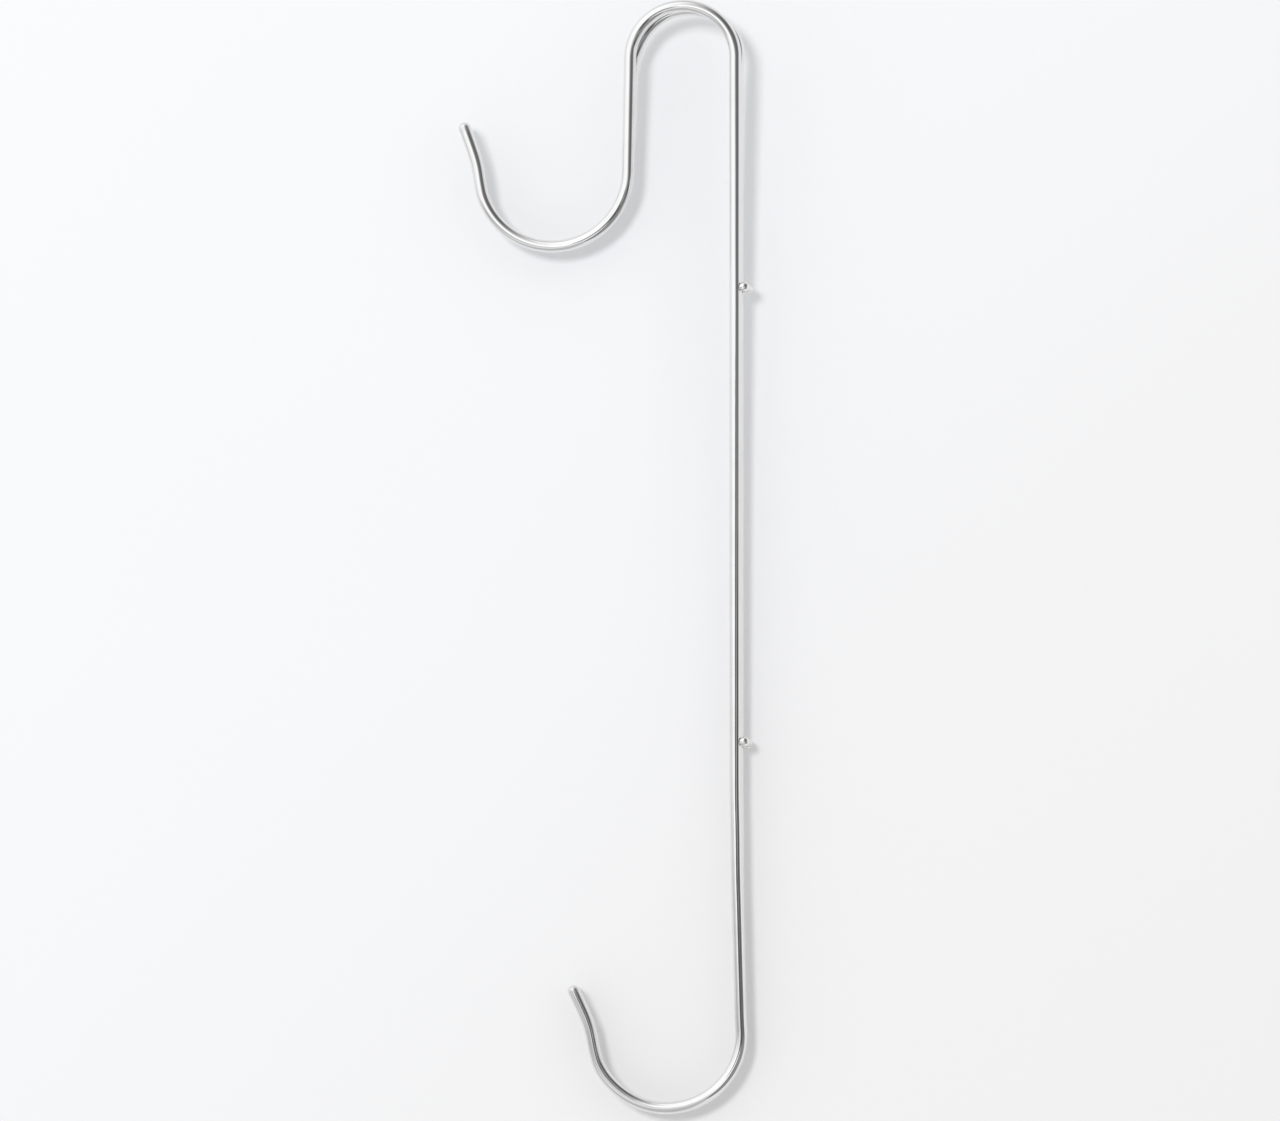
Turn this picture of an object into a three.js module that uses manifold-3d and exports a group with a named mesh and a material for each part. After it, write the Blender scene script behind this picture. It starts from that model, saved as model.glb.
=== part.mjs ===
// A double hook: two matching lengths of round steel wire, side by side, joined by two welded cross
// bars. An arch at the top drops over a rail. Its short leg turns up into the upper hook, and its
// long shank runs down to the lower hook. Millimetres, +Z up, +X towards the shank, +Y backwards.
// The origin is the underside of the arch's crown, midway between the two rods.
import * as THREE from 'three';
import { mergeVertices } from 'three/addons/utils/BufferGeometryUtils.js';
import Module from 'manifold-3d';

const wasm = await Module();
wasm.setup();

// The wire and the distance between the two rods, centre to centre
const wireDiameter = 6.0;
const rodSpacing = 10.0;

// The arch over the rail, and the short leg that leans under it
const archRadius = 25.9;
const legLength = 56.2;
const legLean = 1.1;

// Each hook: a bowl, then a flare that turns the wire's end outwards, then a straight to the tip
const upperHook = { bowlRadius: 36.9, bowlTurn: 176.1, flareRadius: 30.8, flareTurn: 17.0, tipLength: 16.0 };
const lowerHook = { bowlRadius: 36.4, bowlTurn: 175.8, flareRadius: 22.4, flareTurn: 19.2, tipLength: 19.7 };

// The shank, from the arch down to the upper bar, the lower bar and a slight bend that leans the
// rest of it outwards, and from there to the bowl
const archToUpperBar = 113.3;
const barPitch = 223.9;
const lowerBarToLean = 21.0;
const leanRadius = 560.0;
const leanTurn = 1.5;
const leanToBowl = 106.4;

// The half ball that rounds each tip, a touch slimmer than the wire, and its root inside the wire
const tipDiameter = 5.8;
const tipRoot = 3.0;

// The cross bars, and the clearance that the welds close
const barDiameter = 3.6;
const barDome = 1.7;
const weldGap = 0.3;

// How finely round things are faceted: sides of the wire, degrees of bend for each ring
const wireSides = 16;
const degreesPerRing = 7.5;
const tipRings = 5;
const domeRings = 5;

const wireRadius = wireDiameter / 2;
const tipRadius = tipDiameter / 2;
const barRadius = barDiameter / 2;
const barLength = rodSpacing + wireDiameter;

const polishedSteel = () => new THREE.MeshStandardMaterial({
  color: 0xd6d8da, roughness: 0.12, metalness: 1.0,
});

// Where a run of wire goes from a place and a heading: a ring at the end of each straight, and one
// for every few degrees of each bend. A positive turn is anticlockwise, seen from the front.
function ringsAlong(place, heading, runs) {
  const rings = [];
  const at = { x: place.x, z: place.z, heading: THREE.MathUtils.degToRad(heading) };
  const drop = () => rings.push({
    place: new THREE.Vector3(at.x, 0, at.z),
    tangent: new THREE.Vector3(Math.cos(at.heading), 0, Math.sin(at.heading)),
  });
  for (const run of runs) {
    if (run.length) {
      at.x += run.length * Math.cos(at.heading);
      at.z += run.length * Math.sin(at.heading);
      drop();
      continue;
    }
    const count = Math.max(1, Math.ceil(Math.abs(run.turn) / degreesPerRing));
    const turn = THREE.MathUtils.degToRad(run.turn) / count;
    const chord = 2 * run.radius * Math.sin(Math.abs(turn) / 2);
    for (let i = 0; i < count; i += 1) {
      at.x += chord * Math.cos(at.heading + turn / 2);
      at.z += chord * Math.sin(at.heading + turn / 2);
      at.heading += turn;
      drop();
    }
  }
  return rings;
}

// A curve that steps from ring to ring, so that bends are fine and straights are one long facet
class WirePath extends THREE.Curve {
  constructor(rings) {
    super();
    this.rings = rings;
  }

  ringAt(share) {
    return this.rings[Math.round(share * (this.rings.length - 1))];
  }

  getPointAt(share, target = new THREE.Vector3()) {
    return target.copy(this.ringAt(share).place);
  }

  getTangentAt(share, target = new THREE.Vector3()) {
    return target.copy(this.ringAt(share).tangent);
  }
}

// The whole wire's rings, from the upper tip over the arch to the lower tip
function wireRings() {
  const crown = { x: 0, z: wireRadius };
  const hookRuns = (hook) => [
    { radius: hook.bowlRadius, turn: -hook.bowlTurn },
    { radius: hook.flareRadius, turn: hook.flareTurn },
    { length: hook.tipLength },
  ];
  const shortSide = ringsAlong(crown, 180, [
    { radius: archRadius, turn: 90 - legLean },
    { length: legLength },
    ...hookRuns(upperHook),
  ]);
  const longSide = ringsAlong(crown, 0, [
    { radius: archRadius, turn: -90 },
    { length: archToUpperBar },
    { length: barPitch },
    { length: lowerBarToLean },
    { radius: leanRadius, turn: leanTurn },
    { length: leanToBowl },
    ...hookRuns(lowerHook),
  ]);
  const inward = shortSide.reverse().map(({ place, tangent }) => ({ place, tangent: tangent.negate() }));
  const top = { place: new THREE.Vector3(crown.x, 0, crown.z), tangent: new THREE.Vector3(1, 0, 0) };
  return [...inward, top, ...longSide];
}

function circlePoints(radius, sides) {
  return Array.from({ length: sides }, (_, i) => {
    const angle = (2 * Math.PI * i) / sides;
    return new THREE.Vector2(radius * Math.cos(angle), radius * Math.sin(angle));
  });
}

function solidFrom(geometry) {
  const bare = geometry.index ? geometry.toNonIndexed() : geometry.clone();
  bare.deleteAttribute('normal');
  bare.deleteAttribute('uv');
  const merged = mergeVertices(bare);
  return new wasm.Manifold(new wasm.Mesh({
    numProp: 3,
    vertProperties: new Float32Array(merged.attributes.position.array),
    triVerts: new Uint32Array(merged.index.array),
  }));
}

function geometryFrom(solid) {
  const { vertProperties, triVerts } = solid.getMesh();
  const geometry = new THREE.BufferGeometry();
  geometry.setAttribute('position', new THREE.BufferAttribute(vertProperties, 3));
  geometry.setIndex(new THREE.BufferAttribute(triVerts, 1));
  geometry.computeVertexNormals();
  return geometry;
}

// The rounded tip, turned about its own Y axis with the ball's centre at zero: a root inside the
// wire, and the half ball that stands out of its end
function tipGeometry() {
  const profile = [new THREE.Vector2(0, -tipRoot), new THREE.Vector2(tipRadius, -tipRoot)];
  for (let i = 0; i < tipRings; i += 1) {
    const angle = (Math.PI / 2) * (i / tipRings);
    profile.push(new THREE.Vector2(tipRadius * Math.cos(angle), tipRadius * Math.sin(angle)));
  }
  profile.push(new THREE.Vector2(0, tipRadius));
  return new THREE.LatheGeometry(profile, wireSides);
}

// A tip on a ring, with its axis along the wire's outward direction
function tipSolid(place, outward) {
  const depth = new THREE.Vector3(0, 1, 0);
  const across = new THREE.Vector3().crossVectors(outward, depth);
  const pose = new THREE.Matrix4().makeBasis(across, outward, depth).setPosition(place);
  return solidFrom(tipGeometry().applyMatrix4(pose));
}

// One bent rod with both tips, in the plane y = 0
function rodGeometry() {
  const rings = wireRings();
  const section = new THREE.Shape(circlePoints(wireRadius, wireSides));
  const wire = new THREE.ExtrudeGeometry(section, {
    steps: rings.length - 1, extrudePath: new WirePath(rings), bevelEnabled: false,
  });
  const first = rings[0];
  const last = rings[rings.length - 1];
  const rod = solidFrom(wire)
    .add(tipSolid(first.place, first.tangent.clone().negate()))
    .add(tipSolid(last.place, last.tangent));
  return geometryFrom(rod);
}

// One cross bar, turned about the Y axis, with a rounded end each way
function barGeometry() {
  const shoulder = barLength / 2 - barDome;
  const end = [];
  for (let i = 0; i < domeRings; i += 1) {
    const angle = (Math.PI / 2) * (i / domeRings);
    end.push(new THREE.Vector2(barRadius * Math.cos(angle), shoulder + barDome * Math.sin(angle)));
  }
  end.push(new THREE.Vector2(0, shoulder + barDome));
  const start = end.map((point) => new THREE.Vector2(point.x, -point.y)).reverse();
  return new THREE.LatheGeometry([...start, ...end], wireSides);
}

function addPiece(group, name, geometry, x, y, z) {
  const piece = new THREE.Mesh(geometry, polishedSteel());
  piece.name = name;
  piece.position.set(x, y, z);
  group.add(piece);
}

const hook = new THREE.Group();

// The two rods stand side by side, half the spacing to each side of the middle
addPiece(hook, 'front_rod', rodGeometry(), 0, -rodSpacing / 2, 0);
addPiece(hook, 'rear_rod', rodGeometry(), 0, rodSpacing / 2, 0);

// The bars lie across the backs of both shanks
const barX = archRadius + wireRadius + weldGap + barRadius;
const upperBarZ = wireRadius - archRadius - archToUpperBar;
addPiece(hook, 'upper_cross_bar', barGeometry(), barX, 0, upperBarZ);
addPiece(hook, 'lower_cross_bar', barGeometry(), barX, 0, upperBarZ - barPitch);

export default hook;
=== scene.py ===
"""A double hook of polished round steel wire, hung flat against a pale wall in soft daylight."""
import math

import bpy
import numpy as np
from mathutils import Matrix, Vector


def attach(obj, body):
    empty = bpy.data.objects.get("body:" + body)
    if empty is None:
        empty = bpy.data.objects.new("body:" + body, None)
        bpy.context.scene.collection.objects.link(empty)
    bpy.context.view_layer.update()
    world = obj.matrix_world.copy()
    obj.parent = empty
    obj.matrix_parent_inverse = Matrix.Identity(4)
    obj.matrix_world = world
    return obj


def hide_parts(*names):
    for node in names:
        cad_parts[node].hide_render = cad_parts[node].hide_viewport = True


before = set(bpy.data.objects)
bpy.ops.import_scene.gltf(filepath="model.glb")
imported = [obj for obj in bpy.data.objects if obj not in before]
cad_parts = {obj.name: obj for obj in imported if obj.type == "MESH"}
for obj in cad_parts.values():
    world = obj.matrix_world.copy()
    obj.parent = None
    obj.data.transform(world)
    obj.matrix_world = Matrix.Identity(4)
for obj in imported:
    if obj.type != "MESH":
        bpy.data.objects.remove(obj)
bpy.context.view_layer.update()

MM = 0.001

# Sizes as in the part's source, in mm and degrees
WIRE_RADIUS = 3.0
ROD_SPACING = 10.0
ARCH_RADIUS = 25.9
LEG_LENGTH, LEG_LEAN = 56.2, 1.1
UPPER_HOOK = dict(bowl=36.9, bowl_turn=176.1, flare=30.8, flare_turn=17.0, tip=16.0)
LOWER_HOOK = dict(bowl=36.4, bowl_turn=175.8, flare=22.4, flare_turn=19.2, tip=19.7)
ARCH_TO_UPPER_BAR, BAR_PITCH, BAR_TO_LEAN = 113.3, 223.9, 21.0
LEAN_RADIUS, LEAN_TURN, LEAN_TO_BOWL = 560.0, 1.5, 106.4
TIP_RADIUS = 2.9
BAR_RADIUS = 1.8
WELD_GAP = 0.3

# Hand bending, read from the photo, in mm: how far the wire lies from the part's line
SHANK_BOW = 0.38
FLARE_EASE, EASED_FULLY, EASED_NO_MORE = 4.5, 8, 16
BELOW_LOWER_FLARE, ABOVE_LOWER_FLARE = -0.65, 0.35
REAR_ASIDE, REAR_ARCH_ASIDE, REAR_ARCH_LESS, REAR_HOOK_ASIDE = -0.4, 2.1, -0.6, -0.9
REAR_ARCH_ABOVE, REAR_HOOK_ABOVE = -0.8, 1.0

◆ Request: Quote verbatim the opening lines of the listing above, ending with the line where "wasm.setup();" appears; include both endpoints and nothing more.

◆ Exercise solution:
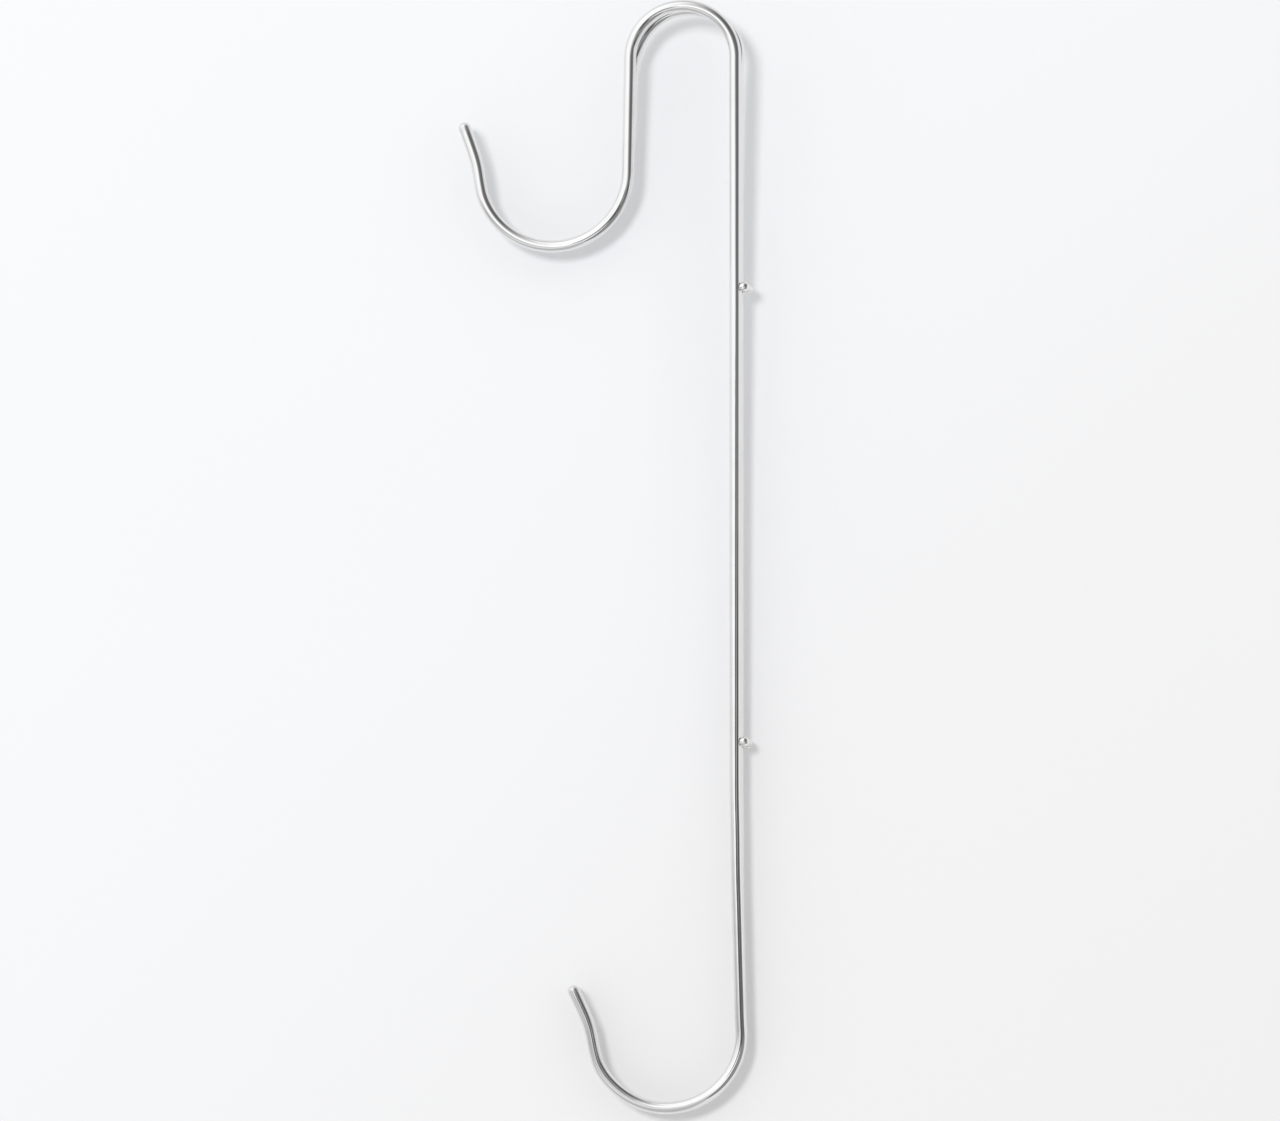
Turn this picture of an object into a three.js module that uses manifold-3d and exports a group with a named mesh and a material for each part. After it, write the Blender scene script behind this picture. It starts from that model, saved as model.glb.
=== part.mjs ===
// A double hook: two matching lengths of round steel wire, side by side, joined by two welded cross
// bars. An arch at the top drops over a rail. Its short leg turns up into the upper hook, and its
// long shank runs down to the lower hook. Millimetres, +Z up, +X towards the shank, +Y backwards.
// The origin is the underside of the arch's crown, midway between the two rods.
import * as THREE from 'three';
import { mergeVertices } from 'three/addons/utils/BufferGeometryUtils.js';
import Module from 'manifold-3d';

const wasm = await Module();
wasm.setup();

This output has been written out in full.